_Your goal_: Check each line of the records for "return"; collect those that have it.

_Records provided_:
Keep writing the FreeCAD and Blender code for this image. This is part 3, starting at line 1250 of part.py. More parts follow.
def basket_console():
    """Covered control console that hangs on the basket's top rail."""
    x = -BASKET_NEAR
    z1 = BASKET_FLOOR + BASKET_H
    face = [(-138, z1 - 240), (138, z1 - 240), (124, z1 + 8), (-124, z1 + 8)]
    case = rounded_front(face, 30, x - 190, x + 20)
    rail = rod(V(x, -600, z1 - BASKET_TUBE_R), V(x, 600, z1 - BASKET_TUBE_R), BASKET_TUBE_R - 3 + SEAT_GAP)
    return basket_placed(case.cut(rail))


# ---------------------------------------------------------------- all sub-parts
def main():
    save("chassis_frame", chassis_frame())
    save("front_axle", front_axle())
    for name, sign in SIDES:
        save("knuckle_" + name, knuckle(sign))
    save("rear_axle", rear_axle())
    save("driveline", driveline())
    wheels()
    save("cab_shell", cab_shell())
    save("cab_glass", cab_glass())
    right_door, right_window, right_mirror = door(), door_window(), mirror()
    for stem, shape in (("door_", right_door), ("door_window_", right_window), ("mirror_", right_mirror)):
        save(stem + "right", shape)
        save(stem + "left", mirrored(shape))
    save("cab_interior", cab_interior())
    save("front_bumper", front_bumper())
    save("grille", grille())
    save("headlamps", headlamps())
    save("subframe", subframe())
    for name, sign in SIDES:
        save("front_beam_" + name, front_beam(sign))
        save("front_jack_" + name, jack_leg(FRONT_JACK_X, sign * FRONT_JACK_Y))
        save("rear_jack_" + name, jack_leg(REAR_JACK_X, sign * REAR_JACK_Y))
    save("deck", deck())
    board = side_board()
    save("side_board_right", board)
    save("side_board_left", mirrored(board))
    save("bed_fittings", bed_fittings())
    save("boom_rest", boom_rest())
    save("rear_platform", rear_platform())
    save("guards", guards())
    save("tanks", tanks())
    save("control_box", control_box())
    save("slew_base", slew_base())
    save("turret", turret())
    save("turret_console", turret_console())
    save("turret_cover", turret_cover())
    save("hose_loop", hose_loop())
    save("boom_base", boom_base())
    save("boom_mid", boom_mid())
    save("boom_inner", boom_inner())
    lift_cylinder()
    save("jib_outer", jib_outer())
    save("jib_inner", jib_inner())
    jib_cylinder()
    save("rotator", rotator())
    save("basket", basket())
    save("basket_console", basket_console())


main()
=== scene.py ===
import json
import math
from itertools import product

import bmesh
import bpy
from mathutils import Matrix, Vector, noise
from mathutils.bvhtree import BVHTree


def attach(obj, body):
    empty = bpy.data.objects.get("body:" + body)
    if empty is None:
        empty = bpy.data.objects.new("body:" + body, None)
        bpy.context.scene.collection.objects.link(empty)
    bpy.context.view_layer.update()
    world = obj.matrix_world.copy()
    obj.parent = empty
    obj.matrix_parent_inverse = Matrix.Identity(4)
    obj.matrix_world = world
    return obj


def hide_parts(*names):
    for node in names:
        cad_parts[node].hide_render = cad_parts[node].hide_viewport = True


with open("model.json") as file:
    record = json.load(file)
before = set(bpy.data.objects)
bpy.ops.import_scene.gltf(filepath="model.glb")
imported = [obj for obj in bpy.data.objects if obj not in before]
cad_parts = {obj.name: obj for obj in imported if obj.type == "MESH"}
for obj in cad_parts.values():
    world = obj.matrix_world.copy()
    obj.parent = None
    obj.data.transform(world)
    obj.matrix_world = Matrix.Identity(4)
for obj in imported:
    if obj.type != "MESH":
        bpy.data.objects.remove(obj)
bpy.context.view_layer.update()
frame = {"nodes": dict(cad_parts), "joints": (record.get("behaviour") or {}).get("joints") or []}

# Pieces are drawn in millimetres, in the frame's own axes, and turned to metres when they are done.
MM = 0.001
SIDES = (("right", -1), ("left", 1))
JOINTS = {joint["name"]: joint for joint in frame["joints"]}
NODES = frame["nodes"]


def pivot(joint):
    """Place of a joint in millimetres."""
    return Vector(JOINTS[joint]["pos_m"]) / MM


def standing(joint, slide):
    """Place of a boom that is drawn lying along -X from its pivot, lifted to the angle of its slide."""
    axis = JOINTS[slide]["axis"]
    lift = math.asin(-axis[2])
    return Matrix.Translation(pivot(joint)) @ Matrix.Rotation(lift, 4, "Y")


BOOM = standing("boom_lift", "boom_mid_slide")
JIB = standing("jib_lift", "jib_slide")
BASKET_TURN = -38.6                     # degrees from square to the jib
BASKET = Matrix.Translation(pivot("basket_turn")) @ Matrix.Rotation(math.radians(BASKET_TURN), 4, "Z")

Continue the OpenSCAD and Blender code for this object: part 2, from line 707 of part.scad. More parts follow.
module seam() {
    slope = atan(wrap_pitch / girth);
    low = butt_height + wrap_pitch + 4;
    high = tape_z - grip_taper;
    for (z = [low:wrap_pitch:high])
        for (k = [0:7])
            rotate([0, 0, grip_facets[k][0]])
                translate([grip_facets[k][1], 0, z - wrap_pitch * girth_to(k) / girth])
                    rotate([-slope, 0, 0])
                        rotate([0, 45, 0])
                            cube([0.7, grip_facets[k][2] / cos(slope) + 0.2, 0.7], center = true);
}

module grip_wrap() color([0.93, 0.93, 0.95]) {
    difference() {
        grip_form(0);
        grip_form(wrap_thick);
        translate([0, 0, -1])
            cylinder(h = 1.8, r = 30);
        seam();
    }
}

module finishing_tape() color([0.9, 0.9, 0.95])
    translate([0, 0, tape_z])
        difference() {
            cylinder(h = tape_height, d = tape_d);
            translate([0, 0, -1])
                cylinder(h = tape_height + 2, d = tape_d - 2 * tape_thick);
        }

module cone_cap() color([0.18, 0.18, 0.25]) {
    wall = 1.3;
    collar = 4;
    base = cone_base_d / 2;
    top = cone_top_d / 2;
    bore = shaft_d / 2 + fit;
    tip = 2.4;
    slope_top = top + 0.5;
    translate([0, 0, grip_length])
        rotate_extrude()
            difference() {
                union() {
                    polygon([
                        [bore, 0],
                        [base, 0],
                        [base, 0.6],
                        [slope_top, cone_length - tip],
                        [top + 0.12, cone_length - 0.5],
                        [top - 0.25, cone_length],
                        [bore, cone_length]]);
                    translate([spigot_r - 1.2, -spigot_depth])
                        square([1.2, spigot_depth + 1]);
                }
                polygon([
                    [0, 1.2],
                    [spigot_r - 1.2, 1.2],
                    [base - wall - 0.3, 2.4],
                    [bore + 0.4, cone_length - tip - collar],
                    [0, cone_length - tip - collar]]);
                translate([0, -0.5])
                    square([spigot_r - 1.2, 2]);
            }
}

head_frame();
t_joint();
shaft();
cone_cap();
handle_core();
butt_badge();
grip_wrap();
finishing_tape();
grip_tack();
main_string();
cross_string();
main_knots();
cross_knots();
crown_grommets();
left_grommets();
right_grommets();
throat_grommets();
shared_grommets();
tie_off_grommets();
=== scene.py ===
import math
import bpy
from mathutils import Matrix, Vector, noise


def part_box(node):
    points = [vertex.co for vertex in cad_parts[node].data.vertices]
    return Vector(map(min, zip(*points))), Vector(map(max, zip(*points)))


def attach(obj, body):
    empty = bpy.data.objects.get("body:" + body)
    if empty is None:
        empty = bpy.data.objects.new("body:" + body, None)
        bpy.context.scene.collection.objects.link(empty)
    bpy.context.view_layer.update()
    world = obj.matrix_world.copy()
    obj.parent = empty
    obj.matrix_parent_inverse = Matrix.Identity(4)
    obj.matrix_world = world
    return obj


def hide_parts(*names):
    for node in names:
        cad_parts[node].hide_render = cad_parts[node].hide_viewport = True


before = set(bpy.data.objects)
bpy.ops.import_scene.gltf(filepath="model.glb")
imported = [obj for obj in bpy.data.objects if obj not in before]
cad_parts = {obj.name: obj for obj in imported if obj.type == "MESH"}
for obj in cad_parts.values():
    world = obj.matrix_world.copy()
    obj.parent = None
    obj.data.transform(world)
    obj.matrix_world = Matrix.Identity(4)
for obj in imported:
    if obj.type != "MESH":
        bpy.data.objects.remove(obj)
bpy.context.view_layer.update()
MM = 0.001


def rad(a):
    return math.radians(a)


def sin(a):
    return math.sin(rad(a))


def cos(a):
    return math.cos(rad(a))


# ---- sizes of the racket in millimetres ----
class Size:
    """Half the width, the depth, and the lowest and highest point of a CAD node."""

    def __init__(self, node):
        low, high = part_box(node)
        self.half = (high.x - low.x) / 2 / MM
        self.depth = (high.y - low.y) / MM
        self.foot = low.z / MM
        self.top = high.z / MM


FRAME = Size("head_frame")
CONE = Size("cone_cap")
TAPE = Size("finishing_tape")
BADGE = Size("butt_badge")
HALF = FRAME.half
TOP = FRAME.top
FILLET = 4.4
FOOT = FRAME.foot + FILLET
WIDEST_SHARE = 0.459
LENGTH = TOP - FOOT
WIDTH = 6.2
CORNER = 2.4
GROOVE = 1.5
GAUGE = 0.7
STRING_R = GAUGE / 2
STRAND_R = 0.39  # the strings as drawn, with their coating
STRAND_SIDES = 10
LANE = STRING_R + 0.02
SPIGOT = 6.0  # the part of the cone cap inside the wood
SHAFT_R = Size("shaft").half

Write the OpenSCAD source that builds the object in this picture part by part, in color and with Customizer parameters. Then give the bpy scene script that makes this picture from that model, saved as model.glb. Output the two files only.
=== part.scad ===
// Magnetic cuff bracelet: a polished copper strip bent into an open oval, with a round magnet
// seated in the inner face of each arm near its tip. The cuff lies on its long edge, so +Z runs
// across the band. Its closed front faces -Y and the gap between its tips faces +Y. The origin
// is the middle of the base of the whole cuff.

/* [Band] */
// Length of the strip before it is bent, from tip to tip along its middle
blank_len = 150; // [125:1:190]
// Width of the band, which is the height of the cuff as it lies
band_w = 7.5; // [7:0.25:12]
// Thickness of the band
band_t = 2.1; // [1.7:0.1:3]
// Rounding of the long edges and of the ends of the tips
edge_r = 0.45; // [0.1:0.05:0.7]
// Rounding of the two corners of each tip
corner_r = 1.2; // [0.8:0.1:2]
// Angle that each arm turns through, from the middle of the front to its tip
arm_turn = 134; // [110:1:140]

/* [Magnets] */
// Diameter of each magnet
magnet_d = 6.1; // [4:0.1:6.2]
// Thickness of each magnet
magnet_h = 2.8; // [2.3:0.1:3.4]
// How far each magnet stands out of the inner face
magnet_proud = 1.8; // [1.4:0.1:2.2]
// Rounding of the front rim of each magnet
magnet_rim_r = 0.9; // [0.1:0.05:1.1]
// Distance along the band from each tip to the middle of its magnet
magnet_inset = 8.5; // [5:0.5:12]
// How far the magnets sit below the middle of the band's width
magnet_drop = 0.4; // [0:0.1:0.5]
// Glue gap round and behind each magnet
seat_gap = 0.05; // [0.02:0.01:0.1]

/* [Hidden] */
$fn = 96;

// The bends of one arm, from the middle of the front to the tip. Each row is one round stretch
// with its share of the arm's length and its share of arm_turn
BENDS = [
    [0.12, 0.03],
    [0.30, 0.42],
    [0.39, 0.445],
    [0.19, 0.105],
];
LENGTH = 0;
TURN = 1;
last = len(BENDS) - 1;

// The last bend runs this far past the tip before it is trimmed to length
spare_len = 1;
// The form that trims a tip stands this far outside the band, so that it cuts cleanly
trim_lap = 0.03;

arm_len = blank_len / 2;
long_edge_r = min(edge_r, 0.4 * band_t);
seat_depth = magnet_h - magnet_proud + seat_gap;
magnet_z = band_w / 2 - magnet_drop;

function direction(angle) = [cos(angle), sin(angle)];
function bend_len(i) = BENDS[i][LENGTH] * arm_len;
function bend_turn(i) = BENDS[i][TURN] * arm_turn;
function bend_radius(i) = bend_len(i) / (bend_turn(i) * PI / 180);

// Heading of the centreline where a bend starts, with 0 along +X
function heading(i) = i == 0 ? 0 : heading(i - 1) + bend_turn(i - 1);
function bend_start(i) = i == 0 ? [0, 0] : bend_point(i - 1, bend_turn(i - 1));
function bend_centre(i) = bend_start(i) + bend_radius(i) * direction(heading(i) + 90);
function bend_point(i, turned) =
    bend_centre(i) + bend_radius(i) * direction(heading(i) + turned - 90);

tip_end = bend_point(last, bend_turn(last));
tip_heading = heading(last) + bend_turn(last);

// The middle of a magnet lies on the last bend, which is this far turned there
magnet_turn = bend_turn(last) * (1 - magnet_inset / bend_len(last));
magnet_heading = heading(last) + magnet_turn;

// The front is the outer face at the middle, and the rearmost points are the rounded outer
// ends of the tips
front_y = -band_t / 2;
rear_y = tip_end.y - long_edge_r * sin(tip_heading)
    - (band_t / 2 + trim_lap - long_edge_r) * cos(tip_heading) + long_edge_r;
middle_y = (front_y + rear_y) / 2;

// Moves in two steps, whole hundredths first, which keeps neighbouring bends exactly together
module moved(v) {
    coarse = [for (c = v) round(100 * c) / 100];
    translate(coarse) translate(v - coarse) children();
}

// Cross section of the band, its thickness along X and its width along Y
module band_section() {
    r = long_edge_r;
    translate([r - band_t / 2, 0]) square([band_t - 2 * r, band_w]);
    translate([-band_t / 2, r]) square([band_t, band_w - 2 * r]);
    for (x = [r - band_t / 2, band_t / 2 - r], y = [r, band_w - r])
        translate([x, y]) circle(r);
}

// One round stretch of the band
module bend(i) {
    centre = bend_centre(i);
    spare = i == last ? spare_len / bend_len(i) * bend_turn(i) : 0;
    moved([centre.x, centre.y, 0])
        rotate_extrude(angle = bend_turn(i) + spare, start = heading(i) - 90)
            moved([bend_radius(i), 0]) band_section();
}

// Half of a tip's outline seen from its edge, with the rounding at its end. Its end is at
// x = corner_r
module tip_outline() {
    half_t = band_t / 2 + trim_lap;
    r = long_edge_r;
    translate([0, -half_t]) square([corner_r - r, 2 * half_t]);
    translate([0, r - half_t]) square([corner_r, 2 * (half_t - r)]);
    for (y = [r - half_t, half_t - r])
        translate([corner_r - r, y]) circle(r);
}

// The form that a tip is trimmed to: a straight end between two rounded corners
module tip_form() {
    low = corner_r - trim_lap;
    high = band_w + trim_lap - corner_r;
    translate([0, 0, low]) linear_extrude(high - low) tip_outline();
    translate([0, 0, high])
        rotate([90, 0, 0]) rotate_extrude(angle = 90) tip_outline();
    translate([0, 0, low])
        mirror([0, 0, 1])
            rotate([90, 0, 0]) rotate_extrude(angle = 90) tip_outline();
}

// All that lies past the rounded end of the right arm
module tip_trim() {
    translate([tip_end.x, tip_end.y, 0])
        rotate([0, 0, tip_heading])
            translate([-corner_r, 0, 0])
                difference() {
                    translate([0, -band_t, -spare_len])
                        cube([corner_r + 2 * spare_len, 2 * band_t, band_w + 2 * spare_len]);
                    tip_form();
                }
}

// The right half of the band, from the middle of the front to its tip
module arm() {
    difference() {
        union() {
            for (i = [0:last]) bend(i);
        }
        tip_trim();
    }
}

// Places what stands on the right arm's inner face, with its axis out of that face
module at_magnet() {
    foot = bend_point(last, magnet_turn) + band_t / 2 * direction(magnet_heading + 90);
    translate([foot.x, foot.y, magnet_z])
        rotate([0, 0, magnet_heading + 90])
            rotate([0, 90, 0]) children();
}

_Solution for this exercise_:
    return basket_placed(case.cut(rail))
    return obj
    return Vector(JOINTS[joint]["pos_m"]) / MM
    return Matrix.Translation(pivot(joint)) @ Matrix.Rotation(lift, 4, "Y")
    return Vector(map(min, zip(*points))), Vector(map(max, zip(*points)))
    return obj
    return math.radians(a)
    return math.sin(rad(a))
    return math.cos(rad(a))